Set task> Exactly the lines between the line containing "round centre hole" and the line containing "cad_parts[node].hide_render = cad_parts[node].hide_viewport", together with those two lines, are to be output.

Data extract>

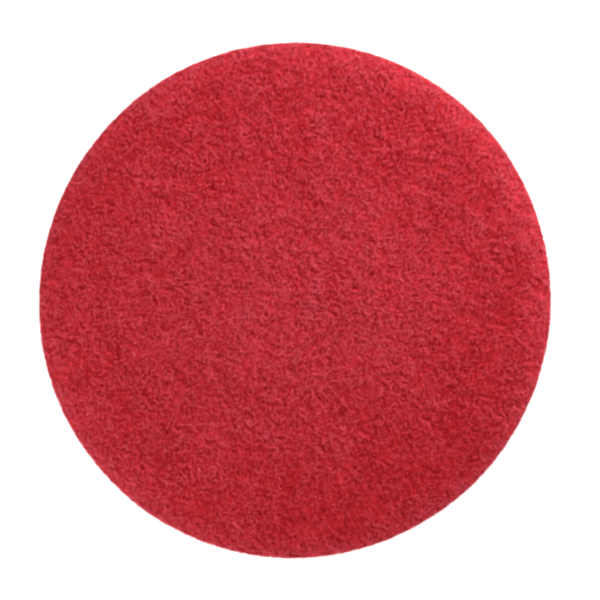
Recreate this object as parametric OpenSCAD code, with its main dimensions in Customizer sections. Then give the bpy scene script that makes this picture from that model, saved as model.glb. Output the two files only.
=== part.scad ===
// Round non-woven floor pad for a rotary floor machine.
// One bonded fibre web, die-cut to a disc. The same stroke cuts a round centre
// plug, held by a few uncut tabs until it is pushed out to fit the centring
// boss of the machine's pad holder.
// Frame: millimetres, +Z up, origin at the centre of the lower face.

/* [Disc] */
// Outside diameter of the pad
pad_diameter = 431.8; // [254:25.4:533.4]
// Thickness between the two flat faces
pad_thickness = 25.4; // [12.7:6.35:31.75]

/* [Rim] */
// Width of the band at the rim where each face falls away
shoulder_width = 26; // [10:1:40]
// How far each face has fallen at the rim
shoulder_drop = 4.5; // [1:0.5:5]

/* [Centre plug] */
// Diameter of the hole that is left when the plug is out
hole_diameter = 82.55; // [50.8:0.05:130]
// Width of the knife slit around the plug
slit_width = 0.3; // [0.2:0.05:1]
// Number of tabs that hold the plug
tab_count = 4; // [2:1:8]
// Width of one tab, along the slit
tab_width = 3; // [1:0.5:6]
// Length of a tab's root inside the plug, which joins the two firmly
tab_root = 2; // [1:0.5:5]
// Angle of the first tab from +X
first_tab_angle = 45; // [0:5:180]
// Radial gap that a torn tab leaves
tab_gap = 0.05; // [0.02:0.01:0.1]

/* [Hidden] */
$fn = 180;
web_red = [0.72, 0.18, 0.21];
hole_radius = hole_diameter / 2;
plug_radius = hole_radius - slit_width;
// Radius at which the flat faces end and the shoulders start
flat_radius = pad_diameter / 2 - shoulder_width;
// Shoulder arc: tangent to the face, fallen by shoulder_drop at the rim
arc_radius = (pow(shoulder_width, 2) + pow(shoulder_drop, 2)) / (2 * shoulder_drop);

// Half section of the rim band: a rectangle trimmed by an arc above and below
module rim_section() {
    intersection() {
        translate([flat_radius, 0]) square([shoulder_width, pad_thickness]);
        // Centres of the upper arc, then the lower arc
        for_upper = pad_thickness - arc_radius;
        translate([flat_radius, for_upper]) circle(r = arc_radius);
        translate([flat_radius, arc_radius]) circle(r = arc_radius);
    }
}

// Half section of the whole ring, from the hole to the rim
module ring_section() {
    union() {
        translate([hole_radius, 0]) square([flat_radius - hole_radius, pad_thickness]);
        rim_section();
    }
}

// One tab: a full-thickness bridge from inside the plug across the slit
module tab(angle) {
    rotate([0, 0, angle])
        translate([plug_radius - tab_root, -tab_width / 2, 0])
            cube([tab_root + slit_width, tab_width, pad_thickness]);
}

// The disc of web with its round centre hole
module pad_ring() {
    color(web_red) rotate_extrude() ring_section();
}

// The plug of the same web, with its tabs stopping tab_gap short of the ring
module centre_plug() {
    color(web_red) union() {
        cylinder(r = plug_radius, h = pad_thickness);
        intersection() {
            cylinder(r = hole_radius - tab_gap, h = pad_thickness);
            for (i = [0 : tab_count - 1]) tab(i * 360 / tab_count + first_tab_angle);
        }
    }
}

pad_ring();
centre_plug();
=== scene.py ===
"""Looks for the round non-woven floor pad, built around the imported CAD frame.

The pad lies flat, centred on the Z axis, its lower face at z = 0. It is an open
web of crimped fibres bonded with resin. Each CAD solid (the ring, and the plug
in its centre hole) is replaced by a porous core that fills its space and by
thousands of tube fibres. They lie in the plane of both faces, follow the rounded
rim shoulders, and are cut off at the rim, at the centre hole and round the plug.
All lengths are in millimetres until a mesh is written; the stage is in metres.
"""

import bpy
import math
import numpy as np
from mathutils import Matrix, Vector


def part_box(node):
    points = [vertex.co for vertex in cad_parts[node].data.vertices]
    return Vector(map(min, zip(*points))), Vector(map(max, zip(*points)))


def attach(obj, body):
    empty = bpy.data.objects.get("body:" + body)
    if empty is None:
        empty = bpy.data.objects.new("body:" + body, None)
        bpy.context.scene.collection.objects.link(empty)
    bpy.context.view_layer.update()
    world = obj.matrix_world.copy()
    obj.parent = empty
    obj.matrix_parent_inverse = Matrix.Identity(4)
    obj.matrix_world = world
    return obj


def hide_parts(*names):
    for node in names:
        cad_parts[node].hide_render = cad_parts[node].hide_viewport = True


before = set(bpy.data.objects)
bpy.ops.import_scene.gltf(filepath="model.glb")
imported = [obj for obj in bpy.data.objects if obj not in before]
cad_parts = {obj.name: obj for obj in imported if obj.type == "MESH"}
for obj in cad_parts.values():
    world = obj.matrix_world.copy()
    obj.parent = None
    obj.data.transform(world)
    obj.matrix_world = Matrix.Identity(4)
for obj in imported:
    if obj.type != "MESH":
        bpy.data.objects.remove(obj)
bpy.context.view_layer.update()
MM = 0.001
TURN = 2 * math.pi
rng = np.random.default_rng(20)          # every fibre is drawn from this, in build order


# ---------------------------------------------------------------- CAD sizes
def node_points(name):
    """Vertices of a CAD piece, in millimetres."""
    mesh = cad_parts[name].data
    points = np.zeros(len(mesh.vertices) * 3, np.float32)
    mesh.vertices.foreach_get("co", points)
    return points.reshape(-1, 3).astype(float) / MM


ring_points = node_points("pad_ring")
ring_radii = np.hypot(ring_points[:, 0], ring_points[:, 1])
THICK = ring_points[:, 2].max()
MIDDLE = THICK / 2                                   # height of the middle plane
PAD_R = ring_radii.max()                             # rim radius
HOLE_R = ring_radii.min()                            # centre hole radius
PLUG_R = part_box("centre_plug")[1].x / MM
FLAT_R = ring_radii[ring_points[:, 2] > THICK - 0.01].max()   # where the shoulder starts
RIM_DROP = THICK - ring_points[ring_radii > PAD_R - 0.05, 2].max()  # fall of the face at the rim
SHOULDER = PAD_R - FLAT_R
ARC_R = (SHOULDER ** 2 + RIM_DROP ** 2) / (2 * RIM_DROP)      # shoulder's radius in section
SLIT_R = (HOLE_R + PLUG_R) / 2                       # middle of the slit round the plug
LIP = (HOLE_R - PLUG_R) / 3                          # how far the web closes over it, each side

# ---------------------------------------------------------------- web settings
CAD_NODE = {"pad": "pad_ring", "plug": "centre_plug"}         # the solid each body replaces
WEB_SEED = {"upper": 1, "lower": 11}     # texture fields of each face
WALL_SEED = WEB_SEED["upper"]            # upright walls share the upper face's fields
CORE_DEPTH = 2.5                         # core surface below the face
RELIEF = 0.46                            # height of clumps over pores
SWELL = 0.38                             # height of the slow swell
GATHER = 0.20                            # how far fibres are drawn on to the clumps
WALL_RELIEF = 0.45                       # height of clumps over pores in the cut walls
LONG_CRIMP = (4.4, 8.0)                  # wavelengths of a fibre's main bends
SHORT_CRIMP = (2.8, 4.0)                 # wavelengths of its finer bends
CUT_RADIUS = (0.13, 0.21)                # fibre radii in the upright walls

# Out-of-round rim: waves per turn, height as a share of the radius, phase
RIM_WAVES = (
    (2, 0.0052, -2 * math.radians(67)),
    (3, 0.0008, 1.1),
    (5, 0.0006, 2.3),
    (9, 0.0004, 0.4),
)
# Noise layers of the web: cell size, height
CLOUD_LAYERS = ((24, 0.45), (10.5, 0.60))
PORE_LAYERS = ((1.85, 1.52), (3.7, 0.34), (6.8, 0.14))

# Painted light and shade over the pad: share of the rim radius, tone added
RADIAL_PAINTED_LIGHT = (
    (0, 0.15), (0.10, 0.14), (0.31, 0.09), (0.62, -0.11), (0.84, -0.21),
    (0.92, -0.07), (0.95, 0.06), (0.975, 0.50), (1.0, 1.0),
)

# Fibre layers: length, depth below the face, tube radius, each from and to
LAYERS = {
    "face": dict(length=(15, 25), depths=(0.35, 1.15), radii=(0.12, 0.20)),
    "deep": dict(length=(13, 21), depths=(1.3, 2.5), radii=(0.16, 0.24)),
}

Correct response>
// The disc of web with its round centre hole
module pad_ring() {
    color(web_red) rotate_extrude() ring_section();
}

// The plug of the same web, with its tabs stopping tab_gap short of the ring
module centre_plug() {
    color(web_red) union() {
        cylinder(r = plug_radius, h = pad_thickness);
        intersection() {
            cylinder(r = hole_radius - tab_gap, h = pad_thickness);
            for (i = [0 : tab_count - 1]) tab(i * 360 / tab_count + first_tab_angle);
        }
    }
}

pad_ring();
centre_plug();
=== scene.py ===
"""Looks for the round non-woven floor pad, built around the imported CAD frame.

The pad lies flat, centred on the Z axis, its lower face at z = 0. It is an open
web of crimped fibres bonded with resin. Each CAD solid (the ring, and the plug
in its centre hole) is replaced by a porous core that fills its space and by
thousands of tube fibres. They lie in the plane of both faces, follow the rounded
rim shoulders, and are cut off at the rim, at the centre hole and round the plug.
All lengths are in millimetres until a mesh is written; the stage is in metres.
"""

import bpy
import math
import numpy as np
from mathutils import Matrix, Vector


def part_box(node):
    points = [vertex.co for vertex in cad_parts[node].data.vertices]
    return Vector(map(min, zip(*points))), Vector(map(max, zip(*points)))


def attach(obj, body):
    empty = bpy.data.objects.get("body:" + body)
    if empty is None:
        empty = bpy.data.objects.new("body:" + body, None)
        bpy.context.scene.collection.objects.link(empty)
    bpy.context.view_layer.update()
    world = obj.matrix_world.copy()
    obj.parent = empty
    obj.matrix_parent_inverse = Matrix.Identity(4)
    obj.matrix_world = world
    return obj


def hide_parts(*names):
    for node in names:
        cad_parts[node].hide_render = cad_parts[node].hide_viewport = True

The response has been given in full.